According to Quinn, “Dance by its very nature contributes to everyday health: working and stretching muscles leads to strength and flexibility; learning and remembering movement tones the brain; touch and partnering provide social contact, and creative context promotes expression and use of the imagination. People of any age, especially the elderly, need movement, fun, challenge, and connection. This workshop allowed participants to experience all those things first hand and helped them understand how to create such an environment for others as well.”
Quoting Dianna after the workshop experience: “It was great to be there alongside Devera and Elaine to represent our Parkinson’s Fitness community.”

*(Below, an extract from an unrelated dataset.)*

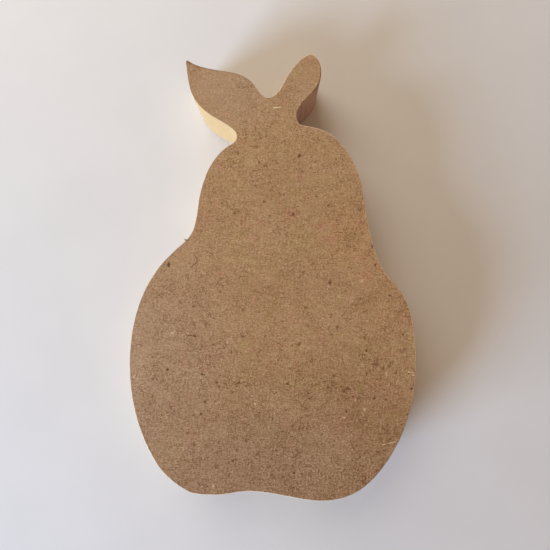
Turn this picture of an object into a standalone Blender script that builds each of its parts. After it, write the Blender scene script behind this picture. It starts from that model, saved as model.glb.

Elaine Boone, one of Dianna’s class members, offers her experience of attending the event: “I really enjoy going to anything that will give me support and, even more, ways to keep me moving. The dance session was very uplifting. Pam and David made the exercises fun and us all so much good advice. Everyone with Parkinson’s should watch Pam’s videos. As someone with Parkinson’s herself, she has discovered so many different moves that can keep us all going. And I enjoyed working with the students. The more they can see people with Parkinson’s and what symptoms we have and what we can do to slow the progression down, the better for them.
Without programs and the wonderful people who give of their time, we would be lost. We couldn’t do it without you all, and thank you for inviting me to the sessions. Please keep up your wonderful work!”
Devera Ehrenberg, another member in Dianna’s classes, shares her positive experience: “The Dance for Health Aging day was full of wonderful exercises we created – starting with the introduction. Bach (or Mozart) filled the room and we moved to the music, creating our own dance, and what followed were flowing movements to other ideas we created. We broke into small groups. The one I was in created paintings – Jackson Pollock throwing paint on a canvas on the floor, or Seurat, lots of dots, etc., as other groups created movements for their ideas. Such wonderful, freeing movements! My Parkinson’s faded away and that lasted , for me, into the next day. I spent the next morning inventing dance movements! I loved it! Thanks for this opportunity.”
Something to remember: Pamela Quinn will join us as one of our presenters during the next Parkinson’s Fitness educational symposium on the North Shore in September. Be sure to watch for all the exciting details as we post them during the next couple of months!